• **TASK BRIEF**
Copy out the line that contains "with its hood", the line that contains "BOTH = (1, -1)", and every line between them, exactly, and nothing else.

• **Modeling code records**

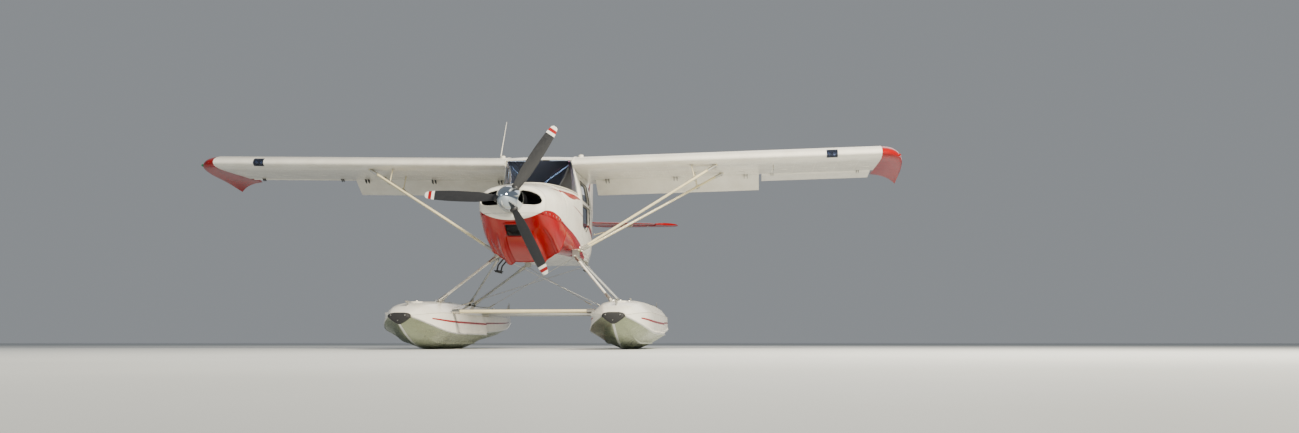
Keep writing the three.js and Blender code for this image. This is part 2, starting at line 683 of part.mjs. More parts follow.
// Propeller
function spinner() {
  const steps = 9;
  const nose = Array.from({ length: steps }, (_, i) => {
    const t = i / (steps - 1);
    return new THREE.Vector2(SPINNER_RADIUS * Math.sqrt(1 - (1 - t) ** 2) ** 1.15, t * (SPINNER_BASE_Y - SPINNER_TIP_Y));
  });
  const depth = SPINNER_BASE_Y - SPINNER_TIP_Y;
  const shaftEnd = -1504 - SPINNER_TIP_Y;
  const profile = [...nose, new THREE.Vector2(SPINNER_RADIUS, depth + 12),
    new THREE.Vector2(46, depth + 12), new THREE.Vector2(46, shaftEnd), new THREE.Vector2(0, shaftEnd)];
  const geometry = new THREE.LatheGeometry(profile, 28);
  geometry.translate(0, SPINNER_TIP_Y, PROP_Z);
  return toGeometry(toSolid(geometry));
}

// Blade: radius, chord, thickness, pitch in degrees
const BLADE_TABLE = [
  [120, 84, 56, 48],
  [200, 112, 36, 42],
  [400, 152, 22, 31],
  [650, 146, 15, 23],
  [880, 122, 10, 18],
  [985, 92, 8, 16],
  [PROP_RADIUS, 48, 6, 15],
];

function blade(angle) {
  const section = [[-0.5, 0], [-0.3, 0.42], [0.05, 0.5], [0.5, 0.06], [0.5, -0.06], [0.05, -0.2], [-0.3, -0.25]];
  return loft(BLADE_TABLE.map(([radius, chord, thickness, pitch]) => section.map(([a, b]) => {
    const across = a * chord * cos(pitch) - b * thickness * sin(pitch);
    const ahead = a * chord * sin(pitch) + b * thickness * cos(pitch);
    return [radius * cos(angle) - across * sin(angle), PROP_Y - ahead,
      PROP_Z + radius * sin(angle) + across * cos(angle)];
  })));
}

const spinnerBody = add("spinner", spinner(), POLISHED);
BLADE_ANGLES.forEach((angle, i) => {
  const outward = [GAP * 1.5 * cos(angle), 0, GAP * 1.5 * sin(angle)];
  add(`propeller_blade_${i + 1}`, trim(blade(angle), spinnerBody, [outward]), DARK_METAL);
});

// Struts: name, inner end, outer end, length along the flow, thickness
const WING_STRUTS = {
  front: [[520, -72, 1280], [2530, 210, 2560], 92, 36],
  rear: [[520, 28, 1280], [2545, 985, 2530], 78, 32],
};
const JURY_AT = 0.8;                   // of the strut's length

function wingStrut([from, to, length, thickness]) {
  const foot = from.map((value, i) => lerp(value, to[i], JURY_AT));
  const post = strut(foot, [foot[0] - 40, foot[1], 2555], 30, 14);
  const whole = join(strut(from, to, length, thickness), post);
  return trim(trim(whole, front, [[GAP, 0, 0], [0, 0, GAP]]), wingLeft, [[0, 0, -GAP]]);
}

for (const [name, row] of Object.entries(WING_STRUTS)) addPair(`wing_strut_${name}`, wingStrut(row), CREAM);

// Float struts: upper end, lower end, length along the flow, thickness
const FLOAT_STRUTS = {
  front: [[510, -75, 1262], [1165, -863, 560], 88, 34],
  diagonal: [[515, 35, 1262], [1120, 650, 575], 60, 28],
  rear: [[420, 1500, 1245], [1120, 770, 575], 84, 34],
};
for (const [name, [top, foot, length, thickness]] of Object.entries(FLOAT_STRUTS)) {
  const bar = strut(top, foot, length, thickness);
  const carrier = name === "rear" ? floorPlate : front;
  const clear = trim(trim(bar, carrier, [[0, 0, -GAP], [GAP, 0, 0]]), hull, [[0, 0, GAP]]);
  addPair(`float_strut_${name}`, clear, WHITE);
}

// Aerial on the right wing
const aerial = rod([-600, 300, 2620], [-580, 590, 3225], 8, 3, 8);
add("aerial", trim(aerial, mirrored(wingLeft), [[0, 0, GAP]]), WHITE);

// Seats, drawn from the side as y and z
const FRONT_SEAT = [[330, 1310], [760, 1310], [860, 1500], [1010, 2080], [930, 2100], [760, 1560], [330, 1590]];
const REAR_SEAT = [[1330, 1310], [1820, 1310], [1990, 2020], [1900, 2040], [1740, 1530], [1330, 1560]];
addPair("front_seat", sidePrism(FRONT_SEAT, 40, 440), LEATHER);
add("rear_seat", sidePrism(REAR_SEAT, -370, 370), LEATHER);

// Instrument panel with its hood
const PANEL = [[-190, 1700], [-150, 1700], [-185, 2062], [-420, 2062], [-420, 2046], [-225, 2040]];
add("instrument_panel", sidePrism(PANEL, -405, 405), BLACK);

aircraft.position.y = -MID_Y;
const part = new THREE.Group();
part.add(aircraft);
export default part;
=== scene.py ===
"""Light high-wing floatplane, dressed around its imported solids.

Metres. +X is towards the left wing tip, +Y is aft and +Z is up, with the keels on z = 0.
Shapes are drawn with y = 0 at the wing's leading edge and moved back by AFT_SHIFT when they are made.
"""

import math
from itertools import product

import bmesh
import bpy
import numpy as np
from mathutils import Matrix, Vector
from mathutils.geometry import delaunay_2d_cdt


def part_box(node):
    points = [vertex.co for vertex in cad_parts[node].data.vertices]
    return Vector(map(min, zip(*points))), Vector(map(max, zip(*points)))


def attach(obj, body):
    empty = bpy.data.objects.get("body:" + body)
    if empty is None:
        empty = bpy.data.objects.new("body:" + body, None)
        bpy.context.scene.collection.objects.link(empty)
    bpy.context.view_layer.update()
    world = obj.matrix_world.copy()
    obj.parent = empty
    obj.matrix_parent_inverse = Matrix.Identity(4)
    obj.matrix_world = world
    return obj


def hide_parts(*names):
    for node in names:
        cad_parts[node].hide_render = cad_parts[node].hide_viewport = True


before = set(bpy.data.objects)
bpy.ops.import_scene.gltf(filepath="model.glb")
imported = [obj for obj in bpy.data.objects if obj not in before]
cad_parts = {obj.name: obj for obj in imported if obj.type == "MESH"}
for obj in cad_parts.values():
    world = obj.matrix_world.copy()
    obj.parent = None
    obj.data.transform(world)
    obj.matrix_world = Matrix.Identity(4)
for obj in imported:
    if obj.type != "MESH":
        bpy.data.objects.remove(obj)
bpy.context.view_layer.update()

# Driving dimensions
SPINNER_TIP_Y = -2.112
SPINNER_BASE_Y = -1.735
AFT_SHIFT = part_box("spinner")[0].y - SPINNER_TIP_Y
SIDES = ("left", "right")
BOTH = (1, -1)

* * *

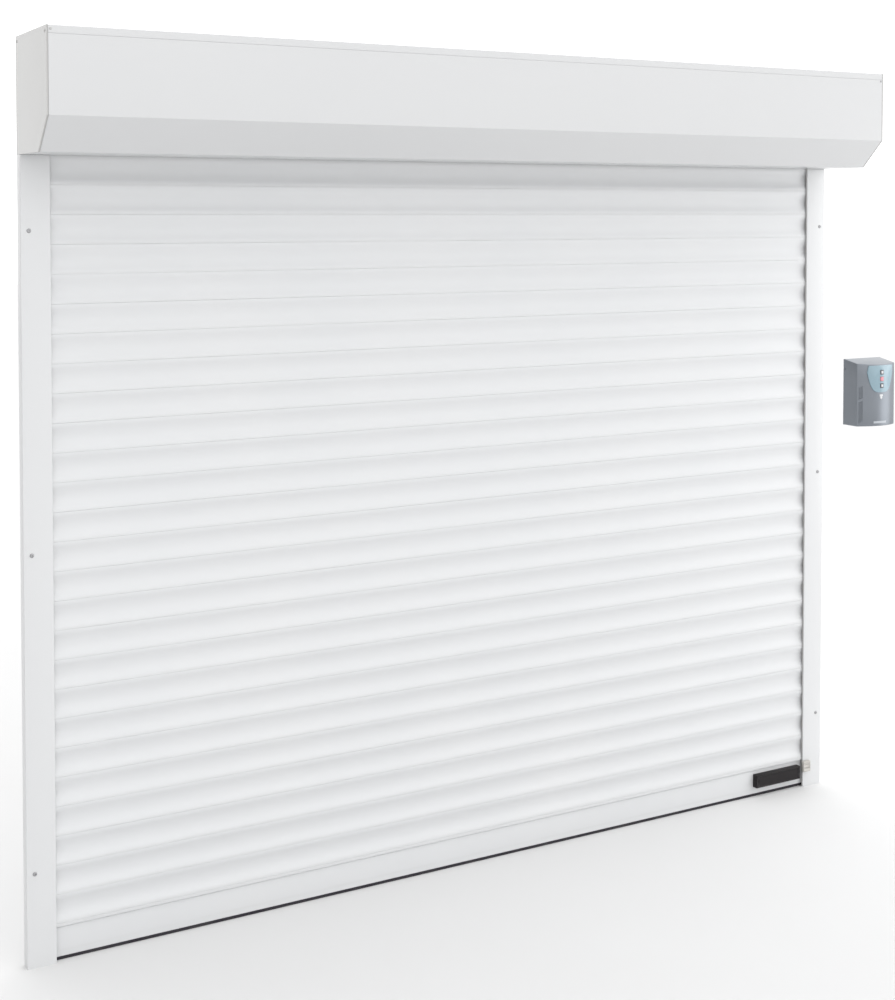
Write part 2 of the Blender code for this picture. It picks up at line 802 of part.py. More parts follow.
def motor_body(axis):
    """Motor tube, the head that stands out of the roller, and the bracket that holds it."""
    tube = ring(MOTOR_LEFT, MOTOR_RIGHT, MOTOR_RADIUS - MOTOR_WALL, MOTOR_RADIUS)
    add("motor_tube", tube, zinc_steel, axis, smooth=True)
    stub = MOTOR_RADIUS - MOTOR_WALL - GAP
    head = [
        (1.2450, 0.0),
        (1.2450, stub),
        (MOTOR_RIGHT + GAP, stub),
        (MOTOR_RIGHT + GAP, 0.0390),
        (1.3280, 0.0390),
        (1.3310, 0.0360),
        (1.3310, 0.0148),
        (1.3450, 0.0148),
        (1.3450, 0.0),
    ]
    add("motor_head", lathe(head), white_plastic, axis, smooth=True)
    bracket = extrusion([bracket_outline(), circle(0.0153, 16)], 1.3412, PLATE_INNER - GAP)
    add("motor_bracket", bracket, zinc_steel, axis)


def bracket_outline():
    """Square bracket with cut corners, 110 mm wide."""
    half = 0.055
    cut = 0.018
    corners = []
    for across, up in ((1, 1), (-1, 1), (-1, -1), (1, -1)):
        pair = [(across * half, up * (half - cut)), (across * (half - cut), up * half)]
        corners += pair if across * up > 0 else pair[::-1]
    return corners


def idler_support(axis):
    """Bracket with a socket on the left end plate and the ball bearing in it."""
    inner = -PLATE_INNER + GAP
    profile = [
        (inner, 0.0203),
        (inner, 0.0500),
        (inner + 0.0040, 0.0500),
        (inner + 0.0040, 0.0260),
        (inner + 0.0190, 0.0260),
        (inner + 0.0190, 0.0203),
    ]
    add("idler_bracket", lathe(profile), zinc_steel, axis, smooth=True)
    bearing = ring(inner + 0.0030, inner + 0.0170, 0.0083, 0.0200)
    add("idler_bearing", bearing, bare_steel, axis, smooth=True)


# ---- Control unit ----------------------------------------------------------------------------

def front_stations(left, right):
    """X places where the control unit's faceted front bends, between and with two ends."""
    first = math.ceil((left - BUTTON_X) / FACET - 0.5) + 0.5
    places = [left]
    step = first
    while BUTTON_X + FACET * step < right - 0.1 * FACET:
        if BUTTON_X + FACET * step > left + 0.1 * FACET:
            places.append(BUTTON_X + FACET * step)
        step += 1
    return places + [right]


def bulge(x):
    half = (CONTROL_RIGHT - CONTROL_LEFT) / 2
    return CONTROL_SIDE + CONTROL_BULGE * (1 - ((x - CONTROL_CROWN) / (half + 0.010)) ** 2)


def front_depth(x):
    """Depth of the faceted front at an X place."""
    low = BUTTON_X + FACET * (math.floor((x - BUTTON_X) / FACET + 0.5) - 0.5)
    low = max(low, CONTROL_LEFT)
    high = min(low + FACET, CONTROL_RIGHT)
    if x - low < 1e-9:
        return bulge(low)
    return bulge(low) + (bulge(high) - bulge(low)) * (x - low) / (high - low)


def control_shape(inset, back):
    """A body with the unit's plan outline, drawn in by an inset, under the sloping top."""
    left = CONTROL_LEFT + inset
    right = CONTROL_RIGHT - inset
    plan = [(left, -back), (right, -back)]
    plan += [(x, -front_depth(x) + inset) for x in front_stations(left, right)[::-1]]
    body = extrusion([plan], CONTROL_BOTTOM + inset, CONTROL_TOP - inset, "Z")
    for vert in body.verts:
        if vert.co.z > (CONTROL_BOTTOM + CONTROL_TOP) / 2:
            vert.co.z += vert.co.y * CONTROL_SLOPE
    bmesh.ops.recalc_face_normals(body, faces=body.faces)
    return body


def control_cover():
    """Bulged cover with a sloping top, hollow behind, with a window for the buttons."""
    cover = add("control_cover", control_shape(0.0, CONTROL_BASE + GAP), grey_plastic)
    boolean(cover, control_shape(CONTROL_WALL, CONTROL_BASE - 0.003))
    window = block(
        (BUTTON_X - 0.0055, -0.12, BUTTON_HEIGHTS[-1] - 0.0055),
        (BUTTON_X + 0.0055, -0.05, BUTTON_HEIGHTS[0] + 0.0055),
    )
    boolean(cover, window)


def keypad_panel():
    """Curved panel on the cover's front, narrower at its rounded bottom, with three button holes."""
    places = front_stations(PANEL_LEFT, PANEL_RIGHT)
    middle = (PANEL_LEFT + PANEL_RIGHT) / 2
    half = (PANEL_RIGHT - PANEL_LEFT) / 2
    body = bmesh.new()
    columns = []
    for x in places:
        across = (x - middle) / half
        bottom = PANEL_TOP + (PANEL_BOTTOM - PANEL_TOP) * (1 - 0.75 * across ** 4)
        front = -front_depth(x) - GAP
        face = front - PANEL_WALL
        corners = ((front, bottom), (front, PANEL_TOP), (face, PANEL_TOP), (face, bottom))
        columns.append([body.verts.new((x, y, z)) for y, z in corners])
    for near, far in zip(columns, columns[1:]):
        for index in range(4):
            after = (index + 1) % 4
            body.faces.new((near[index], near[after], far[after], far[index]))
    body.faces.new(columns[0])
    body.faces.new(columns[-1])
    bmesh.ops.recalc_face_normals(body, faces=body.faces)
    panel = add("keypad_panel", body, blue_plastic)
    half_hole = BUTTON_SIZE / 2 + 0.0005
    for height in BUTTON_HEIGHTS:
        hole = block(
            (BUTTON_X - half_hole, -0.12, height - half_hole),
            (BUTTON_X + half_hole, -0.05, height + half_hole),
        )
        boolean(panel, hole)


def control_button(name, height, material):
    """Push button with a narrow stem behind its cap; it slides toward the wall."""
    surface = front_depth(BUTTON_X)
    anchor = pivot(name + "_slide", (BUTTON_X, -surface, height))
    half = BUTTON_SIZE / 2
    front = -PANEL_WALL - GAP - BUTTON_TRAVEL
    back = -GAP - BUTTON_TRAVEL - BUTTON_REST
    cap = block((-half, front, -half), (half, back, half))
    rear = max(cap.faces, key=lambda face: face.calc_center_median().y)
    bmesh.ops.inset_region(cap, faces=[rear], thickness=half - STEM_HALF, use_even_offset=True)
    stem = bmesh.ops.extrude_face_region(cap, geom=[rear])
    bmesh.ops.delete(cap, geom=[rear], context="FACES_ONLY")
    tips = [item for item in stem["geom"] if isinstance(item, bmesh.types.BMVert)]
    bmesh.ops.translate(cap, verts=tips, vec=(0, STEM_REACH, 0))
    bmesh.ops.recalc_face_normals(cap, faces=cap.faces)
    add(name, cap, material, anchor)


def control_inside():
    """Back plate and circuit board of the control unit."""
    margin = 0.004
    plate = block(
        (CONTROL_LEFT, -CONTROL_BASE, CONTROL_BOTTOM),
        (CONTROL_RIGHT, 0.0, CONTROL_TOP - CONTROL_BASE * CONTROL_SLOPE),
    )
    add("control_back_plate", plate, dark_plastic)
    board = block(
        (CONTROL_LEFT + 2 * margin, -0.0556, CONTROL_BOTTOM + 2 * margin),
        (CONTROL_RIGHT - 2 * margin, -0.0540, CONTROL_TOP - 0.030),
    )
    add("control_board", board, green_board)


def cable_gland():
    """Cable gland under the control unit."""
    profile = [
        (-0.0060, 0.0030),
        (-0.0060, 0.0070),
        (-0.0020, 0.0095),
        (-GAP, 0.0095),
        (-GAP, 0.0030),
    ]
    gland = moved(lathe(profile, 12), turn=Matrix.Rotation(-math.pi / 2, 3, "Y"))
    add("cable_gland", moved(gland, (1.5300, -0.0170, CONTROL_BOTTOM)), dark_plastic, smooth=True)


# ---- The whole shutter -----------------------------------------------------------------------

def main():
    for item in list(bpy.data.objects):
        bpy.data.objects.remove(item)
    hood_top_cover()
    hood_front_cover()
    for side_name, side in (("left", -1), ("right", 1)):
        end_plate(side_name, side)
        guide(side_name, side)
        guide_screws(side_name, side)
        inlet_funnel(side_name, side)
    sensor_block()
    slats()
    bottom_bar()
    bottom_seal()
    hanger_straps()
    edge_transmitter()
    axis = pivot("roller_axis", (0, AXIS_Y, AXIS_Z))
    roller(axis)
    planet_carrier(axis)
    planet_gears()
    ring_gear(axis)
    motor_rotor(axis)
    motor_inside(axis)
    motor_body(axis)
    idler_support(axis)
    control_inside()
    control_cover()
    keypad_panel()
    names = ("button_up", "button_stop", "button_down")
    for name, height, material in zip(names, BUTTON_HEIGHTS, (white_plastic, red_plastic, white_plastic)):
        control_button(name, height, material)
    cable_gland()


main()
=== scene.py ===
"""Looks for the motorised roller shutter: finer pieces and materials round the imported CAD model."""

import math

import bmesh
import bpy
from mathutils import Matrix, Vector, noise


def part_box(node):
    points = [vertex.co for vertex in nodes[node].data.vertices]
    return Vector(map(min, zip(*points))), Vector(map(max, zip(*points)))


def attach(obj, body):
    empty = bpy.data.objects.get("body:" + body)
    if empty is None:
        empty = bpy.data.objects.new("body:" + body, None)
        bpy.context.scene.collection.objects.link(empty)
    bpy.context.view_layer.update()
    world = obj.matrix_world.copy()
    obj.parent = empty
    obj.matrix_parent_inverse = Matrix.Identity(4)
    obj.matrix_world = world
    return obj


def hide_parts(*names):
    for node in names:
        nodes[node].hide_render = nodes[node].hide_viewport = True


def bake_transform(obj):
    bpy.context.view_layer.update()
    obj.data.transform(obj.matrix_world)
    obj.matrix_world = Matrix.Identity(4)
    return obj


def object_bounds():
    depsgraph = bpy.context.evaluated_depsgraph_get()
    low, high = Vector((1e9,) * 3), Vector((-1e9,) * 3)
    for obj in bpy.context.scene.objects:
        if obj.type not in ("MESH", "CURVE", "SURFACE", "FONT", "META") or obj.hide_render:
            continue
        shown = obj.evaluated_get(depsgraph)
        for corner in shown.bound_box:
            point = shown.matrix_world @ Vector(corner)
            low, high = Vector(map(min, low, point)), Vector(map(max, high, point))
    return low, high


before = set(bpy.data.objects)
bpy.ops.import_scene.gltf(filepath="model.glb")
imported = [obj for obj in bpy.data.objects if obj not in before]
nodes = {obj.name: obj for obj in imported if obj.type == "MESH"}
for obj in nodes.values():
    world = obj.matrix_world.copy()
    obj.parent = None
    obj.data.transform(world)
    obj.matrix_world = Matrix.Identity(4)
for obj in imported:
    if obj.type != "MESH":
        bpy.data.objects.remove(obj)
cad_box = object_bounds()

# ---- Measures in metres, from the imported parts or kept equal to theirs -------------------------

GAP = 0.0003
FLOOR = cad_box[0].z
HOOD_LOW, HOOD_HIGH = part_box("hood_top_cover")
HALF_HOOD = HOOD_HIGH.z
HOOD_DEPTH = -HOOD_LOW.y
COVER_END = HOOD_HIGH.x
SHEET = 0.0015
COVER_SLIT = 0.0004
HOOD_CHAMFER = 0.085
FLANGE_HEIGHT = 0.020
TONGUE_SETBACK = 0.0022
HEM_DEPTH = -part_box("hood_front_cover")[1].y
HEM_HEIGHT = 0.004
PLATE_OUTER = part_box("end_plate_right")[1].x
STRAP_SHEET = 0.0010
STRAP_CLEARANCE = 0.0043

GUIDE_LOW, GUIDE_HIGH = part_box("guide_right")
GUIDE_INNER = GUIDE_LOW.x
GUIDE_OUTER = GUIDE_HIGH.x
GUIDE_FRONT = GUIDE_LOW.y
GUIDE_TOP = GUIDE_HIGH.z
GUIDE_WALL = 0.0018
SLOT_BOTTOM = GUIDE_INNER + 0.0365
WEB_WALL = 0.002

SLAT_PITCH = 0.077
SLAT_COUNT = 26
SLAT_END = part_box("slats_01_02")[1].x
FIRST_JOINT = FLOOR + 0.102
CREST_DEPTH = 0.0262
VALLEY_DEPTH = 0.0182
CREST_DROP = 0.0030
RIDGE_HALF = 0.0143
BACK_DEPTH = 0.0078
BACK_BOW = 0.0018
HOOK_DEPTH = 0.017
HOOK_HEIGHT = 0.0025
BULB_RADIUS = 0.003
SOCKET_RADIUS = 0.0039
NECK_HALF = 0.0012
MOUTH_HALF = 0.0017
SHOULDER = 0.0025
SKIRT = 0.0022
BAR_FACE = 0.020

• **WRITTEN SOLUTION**
// Instrument panel with its hood
const PANEL = [[-190, 1700], [-150, 1700], [-185, 2062], [-420, 2062], [-420, 2046], [-225, 2040]];
add("instrument_panel", sidePrism(PANEL, -405, 405), BLACK);

aircraft.position.y = -MID_Y;
const part = new THREE.Group();
part.add(aircraft);
export default part;
=== scene.py ===
"""Light high-wing floatplane, dressed around its imported solids.

Metres. +X is towards the left wing tip, +Y is aft and +Z is up, with the keels on z = 0.
Shapes are drawn with y = 0 at the wing's leading edge and moved back by AFT_SHIFT when they are made.
"""

import math
from itertools import product

import bmesh
import bpy
import numpy as np
from mathutils import Matrix, Vector
from mathutils.geometry import delaunay_2d_cdt


def part_box(node):
    points = [vertex.co for vertex in cad_parts[node].data.vertices]
    return Vector(map(min, zip(*points))), Vector(map(max, zip(*points)))


def attach(obj, body):
    empty = bpy.data.objects.get("body:" + body)
    if empty is None:
        empty = bpy.data.objects.new("body:" + body, None)
        bpy.context.scene.collection.objects.link(empty)
    bpy.context.view_layer.update()
    world = obj.matrix_world.copy()
    obj.parent = empty
    obj.matrix_parent_inverse = Matrix.Identity(4)
    obj.matrix_world = world
    return obj


def hide_parts(*names):
    for node in names:
        cad_parts[node].hide_render = cad_parts[node].hide_viewport = True


before = set(bpy.data.objects)
bpy.ops.import_scene.gltf(filepath="model.glb")
imported = [obj for obj in bpy.data.objects if obj not in before]
cad_parts = {obj.name: obj for obj in imported if obj.type == "MESH"}
for obj in cad_parts.values():
    world = obj.matrix_world.copy()
    obj.parent = None
    obj.data.transform(world)
    obj.matrix_world = Matrix.Identity(4)
for obj in imported:
    if obj.type != "MESH":
        bpy.data.objects.remove(obj)
bpy.context.view_layer.update()

# Driving dimensions
SPINNER_TIP_Y = -2.112
SPINNER_BASE_Y = -1.735
AFT_SHIFT = part_box("spinner")[0].y - SPINNER_TIP_Y
SIDES = ("left", "right")
BOTH = (1, -1)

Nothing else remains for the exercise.